> _Exercise data_:
━━━━━━━━━━━━━━━━━━━━
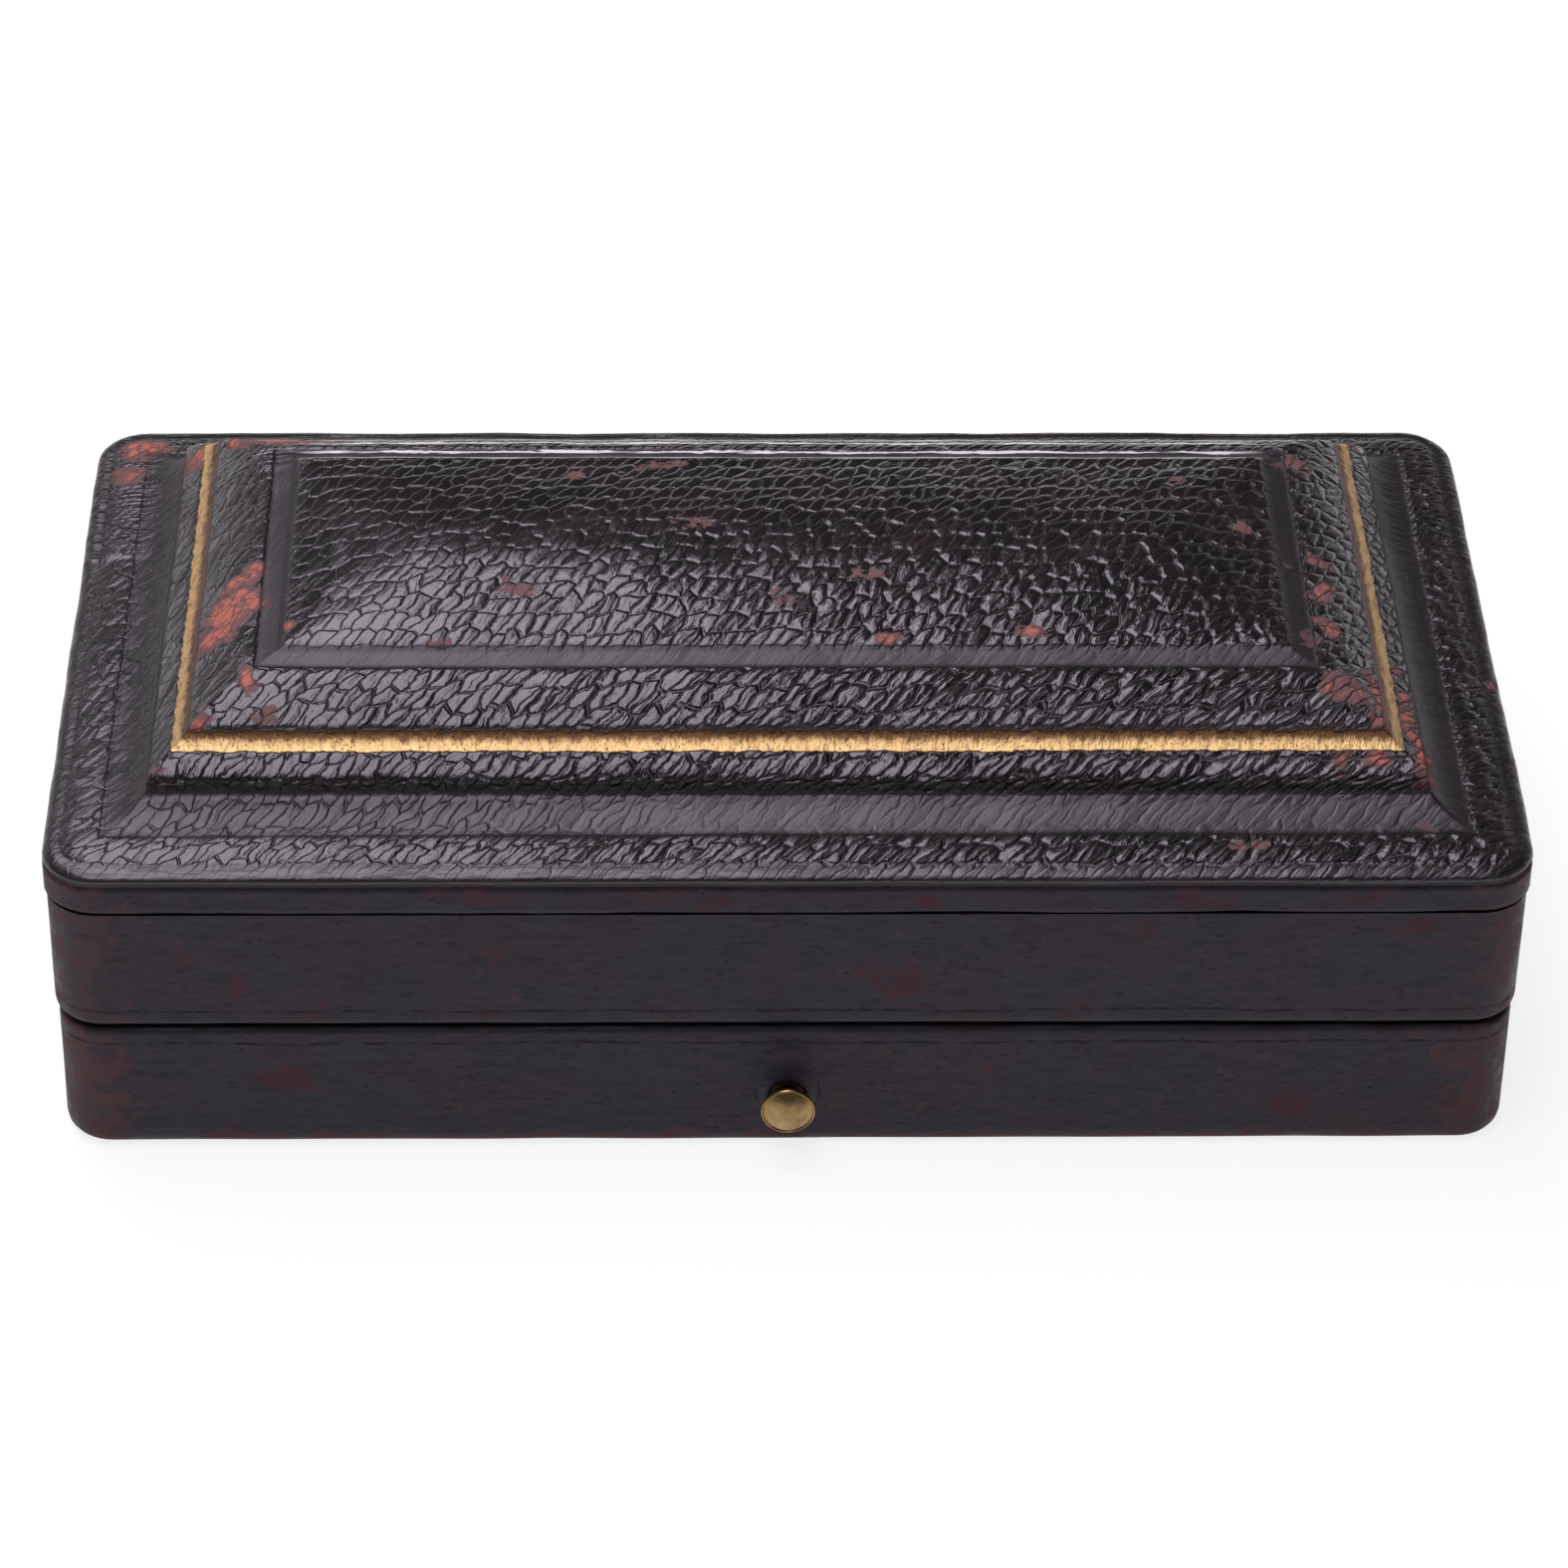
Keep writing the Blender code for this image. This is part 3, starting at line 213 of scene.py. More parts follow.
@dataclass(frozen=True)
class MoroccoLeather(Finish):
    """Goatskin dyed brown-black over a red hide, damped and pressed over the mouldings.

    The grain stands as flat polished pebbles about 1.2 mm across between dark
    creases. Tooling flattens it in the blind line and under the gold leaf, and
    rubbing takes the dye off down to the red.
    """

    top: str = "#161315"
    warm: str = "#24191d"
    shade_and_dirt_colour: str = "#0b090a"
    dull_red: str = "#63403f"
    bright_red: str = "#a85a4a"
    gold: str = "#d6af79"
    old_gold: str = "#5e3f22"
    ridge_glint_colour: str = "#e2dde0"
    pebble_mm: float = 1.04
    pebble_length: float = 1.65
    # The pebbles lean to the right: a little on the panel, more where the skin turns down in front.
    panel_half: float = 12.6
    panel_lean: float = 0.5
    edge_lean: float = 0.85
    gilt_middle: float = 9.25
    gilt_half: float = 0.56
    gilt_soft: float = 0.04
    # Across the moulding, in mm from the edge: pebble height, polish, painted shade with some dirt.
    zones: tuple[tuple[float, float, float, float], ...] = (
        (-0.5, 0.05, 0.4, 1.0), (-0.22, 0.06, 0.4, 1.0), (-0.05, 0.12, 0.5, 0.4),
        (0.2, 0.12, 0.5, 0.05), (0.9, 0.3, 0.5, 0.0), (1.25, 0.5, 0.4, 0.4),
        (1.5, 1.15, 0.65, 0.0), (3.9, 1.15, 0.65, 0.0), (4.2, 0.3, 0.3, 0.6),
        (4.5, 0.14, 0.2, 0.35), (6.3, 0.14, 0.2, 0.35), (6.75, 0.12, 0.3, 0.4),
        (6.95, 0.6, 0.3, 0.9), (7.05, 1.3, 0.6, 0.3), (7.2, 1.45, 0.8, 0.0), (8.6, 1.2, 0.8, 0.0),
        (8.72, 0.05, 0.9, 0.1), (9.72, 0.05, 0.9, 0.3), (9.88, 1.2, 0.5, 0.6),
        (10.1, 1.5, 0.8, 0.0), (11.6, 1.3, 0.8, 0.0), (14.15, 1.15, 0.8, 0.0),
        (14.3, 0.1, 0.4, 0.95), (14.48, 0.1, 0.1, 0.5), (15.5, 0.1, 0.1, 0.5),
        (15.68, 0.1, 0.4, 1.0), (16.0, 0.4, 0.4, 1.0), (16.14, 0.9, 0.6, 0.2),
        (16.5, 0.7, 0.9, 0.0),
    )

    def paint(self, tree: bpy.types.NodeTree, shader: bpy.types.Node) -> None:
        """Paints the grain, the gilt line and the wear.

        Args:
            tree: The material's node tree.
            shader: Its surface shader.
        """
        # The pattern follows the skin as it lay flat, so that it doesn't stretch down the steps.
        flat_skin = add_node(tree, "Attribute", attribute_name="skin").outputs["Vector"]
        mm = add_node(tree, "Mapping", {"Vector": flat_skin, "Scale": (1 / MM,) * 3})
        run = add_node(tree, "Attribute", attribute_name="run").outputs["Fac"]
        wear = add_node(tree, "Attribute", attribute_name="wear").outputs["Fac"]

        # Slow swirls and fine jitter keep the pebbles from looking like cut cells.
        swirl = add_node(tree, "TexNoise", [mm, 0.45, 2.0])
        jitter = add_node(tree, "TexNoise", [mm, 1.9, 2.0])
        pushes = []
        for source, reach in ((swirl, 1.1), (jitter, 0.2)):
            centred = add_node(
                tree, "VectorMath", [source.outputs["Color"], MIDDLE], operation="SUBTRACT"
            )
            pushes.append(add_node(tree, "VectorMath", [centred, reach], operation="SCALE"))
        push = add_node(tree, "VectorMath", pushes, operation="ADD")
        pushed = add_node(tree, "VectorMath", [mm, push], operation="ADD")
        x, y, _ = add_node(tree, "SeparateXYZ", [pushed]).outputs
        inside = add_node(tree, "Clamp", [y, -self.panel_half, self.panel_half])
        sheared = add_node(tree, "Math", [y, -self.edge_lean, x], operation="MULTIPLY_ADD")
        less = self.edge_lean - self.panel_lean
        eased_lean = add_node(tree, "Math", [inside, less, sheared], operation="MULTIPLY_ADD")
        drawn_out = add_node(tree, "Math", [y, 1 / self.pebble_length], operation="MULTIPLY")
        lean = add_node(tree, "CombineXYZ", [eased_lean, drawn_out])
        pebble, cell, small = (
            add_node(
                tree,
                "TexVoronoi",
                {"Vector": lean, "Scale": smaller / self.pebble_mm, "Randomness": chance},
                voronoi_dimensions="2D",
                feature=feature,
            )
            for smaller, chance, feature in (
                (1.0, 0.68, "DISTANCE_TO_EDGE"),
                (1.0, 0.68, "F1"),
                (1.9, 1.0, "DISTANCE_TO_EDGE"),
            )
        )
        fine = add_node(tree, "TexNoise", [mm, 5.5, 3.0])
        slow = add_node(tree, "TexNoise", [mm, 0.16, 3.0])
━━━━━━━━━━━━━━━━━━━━
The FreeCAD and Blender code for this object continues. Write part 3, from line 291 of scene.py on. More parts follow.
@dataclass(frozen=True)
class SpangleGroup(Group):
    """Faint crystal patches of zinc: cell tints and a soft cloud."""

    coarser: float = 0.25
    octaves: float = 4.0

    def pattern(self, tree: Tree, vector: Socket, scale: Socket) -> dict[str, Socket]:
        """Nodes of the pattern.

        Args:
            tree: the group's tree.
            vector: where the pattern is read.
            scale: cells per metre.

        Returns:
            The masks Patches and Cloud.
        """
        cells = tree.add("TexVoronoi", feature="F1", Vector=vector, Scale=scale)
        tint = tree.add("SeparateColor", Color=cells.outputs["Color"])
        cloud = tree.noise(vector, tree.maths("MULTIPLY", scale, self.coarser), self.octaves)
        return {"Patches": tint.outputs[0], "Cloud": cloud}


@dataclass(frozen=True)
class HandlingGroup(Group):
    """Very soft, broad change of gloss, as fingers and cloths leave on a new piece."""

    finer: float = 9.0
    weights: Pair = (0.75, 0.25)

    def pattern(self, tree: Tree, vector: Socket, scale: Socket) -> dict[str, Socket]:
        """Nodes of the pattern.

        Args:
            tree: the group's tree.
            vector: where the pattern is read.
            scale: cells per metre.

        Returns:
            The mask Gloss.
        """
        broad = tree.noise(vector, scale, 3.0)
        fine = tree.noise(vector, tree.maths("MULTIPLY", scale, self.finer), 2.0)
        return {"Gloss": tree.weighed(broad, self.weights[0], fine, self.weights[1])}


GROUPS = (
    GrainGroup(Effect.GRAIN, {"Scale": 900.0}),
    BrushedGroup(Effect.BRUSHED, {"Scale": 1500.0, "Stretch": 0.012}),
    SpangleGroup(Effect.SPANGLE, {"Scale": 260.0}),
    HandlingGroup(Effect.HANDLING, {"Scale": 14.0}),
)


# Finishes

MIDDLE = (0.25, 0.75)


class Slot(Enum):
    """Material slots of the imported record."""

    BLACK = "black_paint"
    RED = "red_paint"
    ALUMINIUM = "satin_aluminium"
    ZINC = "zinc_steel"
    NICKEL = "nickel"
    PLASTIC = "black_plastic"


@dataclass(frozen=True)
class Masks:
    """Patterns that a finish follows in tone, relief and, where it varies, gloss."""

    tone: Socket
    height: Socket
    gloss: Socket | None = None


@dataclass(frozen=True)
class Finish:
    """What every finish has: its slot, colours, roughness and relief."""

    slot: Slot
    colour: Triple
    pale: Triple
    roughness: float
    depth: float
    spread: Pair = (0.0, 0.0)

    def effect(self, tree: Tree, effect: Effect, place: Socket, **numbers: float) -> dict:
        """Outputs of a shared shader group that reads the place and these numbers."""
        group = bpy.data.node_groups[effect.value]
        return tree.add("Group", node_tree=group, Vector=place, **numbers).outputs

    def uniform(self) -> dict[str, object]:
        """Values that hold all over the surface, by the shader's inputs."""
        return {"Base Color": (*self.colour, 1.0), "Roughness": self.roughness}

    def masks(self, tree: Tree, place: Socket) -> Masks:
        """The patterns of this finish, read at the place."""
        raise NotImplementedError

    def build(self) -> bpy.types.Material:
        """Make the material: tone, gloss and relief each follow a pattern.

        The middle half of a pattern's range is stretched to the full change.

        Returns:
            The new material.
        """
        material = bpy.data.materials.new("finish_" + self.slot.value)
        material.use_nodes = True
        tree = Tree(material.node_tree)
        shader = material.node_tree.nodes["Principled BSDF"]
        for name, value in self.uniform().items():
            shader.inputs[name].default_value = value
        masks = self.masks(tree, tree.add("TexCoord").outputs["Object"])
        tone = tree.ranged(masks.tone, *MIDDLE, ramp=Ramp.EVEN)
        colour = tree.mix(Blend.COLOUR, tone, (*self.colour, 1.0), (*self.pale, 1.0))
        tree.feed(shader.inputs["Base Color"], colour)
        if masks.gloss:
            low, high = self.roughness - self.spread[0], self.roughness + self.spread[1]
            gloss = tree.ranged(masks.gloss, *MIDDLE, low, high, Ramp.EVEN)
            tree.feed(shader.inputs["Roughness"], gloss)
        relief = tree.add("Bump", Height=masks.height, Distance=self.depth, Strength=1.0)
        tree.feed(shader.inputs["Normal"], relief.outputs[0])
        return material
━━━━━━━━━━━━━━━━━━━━
> _Description of the task_: Your task is to reproduce exactly the lines beginning at the line containing "Keep writing the" and ending at the line containing "over the mouldings.", inclusive.

> _Task answer_:
Keep writing the Blender code for this image. This is part 3, starting at line 213 of scene.py. More parts follow.
@dataclass(frozen=True)
class MoroccoLeather(Finish):
    """Goatskin dyed brown-black over a red hide, damped and pressed over the mouldings.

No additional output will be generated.